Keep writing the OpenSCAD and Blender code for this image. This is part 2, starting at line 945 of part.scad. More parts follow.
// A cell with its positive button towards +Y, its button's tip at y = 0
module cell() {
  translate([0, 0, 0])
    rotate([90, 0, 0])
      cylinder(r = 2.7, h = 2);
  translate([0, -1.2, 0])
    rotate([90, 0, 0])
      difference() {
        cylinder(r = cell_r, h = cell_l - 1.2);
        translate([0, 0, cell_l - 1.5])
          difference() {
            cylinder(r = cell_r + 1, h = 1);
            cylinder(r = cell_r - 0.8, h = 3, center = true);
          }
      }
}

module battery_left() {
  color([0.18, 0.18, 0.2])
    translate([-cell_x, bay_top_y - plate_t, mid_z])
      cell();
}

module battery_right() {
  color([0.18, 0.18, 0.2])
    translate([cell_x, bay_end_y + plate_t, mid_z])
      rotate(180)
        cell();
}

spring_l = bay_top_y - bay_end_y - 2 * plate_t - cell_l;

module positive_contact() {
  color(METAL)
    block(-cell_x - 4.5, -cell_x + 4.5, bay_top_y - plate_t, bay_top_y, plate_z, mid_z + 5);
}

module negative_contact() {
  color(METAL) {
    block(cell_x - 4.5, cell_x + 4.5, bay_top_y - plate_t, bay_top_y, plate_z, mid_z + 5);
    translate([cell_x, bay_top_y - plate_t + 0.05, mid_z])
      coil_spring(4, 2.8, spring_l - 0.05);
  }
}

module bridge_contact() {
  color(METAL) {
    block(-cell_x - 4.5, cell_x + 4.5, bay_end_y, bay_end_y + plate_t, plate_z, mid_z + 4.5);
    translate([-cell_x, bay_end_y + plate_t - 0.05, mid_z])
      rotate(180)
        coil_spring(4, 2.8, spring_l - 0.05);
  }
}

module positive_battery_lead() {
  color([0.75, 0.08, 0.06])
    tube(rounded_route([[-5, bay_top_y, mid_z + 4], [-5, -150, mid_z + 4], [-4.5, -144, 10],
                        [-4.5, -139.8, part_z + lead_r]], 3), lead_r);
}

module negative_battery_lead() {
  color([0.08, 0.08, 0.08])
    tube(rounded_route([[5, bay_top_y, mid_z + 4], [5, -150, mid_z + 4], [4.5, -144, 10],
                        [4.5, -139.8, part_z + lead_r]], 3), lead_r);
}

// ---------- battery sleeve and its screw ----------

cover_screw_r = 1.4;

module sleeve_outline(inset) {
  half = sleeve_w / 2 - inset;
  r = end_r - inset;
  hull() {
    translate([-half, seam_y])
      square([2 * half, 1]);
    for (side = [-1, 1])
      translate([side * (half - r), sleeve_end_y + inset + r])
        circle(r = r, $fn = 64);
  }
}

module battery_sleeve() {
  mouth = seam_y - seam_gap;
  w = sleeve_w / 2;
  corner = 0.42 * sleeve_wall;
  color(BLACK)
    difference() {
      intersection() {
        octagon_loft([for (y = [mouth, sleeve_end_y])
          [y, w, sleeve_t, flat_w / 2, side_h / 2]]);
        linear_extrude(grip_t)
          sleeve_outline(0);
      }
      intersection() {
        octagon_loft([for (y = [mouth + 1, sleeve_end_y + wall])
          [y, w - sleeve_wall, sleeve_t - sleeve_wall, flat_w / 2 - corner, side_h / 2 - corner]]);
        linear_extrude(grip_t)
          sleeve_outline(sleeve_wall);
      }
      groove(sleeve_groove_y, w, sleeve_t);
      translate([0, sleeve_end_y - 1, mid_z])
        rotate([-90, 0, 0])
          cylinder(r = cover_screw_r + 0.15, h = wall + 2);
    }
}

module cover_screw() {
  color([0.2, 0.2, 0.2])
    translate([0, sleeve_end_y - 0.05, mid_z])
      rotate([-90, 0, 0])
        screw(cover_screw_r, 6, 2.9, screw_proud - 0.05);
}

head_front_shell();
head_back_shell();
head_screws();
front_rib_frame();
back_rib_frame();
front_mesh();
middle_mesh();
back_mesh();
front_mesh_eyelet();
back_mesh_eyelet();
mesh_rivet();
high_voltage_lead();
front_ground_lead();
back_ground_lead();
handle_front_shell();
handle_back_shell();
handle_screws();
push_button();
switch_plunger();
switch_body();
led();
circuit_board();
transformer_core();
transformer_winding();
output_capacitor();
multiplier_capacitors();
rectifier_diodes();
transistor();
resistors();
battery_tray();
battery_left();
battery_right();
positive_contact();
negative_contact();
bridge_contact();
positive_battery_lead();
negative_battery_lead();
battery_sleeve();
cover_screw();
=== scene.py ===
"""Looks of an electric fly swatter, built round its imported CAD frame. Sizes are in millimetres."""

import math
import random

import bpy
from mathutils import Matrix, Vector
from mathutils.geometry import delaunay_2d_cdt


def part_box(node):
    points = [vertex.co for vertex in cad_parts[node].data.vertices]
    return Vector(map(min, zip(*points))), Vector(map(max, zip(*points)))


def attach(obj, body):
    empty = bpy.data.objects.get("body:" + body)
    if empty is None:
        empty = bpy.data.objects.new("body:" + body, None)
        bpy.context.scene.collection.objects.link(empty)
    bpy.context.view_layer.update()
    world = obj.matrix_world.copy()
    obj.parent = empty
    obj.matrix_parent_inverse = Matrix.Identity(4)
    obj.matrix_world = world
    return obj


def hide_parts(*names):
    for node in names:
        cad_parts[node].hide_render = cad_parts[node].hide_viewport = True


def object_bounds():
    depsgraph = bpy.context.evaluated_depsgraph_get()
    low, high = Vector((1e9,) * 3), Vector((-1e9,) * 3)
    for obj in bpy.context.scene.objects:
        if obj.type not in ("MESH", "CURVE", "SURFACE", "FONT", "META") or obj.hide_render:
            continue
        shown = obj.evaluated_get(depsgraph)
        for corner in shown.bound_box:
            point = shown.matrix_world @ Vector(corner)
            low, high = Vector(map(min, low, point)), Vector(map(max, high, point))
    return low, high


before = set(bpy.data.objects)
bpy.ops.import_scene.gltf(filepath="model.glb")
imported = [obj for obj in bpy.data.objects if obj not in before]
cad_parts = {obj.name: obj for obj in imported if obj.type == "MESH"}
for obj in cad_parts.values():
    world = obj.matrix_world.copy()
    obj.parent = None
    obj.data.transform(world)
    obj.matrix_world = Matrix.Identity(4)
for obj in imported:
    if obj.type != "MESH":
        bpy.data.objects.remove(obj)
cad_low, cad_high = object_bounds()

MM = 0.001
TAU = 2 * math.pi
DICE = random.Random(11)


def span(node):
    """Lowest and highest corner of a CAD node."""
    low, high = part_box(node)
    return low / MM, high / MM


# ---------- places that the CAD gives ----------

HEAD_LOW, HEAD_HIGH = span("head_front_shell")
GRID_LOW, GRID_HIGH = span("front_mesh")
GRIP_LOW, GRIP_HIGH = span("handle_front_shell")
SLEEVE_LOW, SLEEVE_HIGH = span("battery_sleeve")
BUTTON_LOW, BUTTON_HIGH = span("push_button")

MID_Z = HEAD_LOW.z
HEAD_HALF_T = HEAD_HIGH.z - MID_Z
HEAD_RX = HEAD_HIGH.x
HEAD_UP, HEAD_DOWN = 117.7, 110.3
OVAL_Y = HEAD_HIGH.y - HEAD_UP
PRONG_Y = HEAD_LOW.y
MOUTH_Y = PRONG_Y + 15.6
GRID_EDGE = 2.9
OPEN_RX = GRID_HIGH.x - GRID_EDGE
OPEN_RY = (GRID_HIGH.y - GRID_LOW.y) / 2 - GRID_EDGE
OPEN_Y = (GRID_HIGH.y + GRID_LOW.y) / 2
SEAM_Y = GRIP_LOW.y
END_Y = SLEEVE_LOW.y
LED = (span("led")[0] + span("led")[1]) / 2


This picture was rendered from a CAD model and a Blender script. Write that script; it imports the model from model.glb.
· · · · · · ·
DIRECTION:
Begin at the line that has "head_front_shell();", stop after the line that has "shown = obj.evaluated_get(depsgraph)", and repeat exactly those lines, nothing more.

SOLUTION FOR THIS TASK:
head_front_shell();
head_back_shell();
head_screws();
front_rib_frame();
back_rib_frame();
front_mesh();
middle_mesh();
back_mesh();
front_mesh_eyelet();
back_mesh_eyelet();
mesh_rivet();
high_voltage_lead();
front_ground_lead();
back_ground_lead();
handle_front_shell();
handle_back_shell();
handle_screws();
push_button();
switch_plunger();
switch_body();
led();
circuit_board();
transformer_core();
transformer_winding();
output_capacitor();
multiplier_capacitors();
rectifier_diodes();
transistor();
resistors();
battery_tray();
battery_left();
battery_right();
positive_contact();
negative_contact();
bridge_contact();
positive_battery_lead();
negative_battery_lead();
battery_sleeve();
cover_screw();
=== scene.py ===
"""Looks of an electric fly swatter, built round its imported CAD frame. Sizes are in millimetres."""

import math
import random

import bpy
from mathutils import Matrix, Vector
from mathutils.geometry import delaunay_2d_cdt


def part_box(node):
    points = [vertex.co for vertex in cad_parts[node].data.vertices]
    return Vector(map(min, zip(*points))), Vector(map(max, zip(*points)))


def attach(obj, body):
    empty = bpy.data.objects.get("body:" + body)
    if empty is None:
        empty = bpy.data.objects.new("body:" + body, None)
        bpy.context.scene.collection.objects.link(empty)
    bpy.context.view_layer.update()
    world = obj.matrix_world.copy()
    obj.parent = empty
    obj.matrix_parent_inverse = Matrix.Identity(4)
    obj.matrix_world = world
    return obj


def hide_parts(*names):
    for node in names:
        cad_parts[node].hide_render = cad_parts[node].hide_viewport = True


def object_bounds():
    depsgraph = bpy.context.evaluated_depsgraph_get()
    low, high = Vector((1e9,) * 3), Vector((-1e9,) * 3)
    for obj in bpy.context.scene.objects:
        if obj.type not in ("MESH", "CURVE", "SURFACE", "FONT", "META") or obj.hide_render:
            continue
        shown = obj.evaluated_get(depsgraph)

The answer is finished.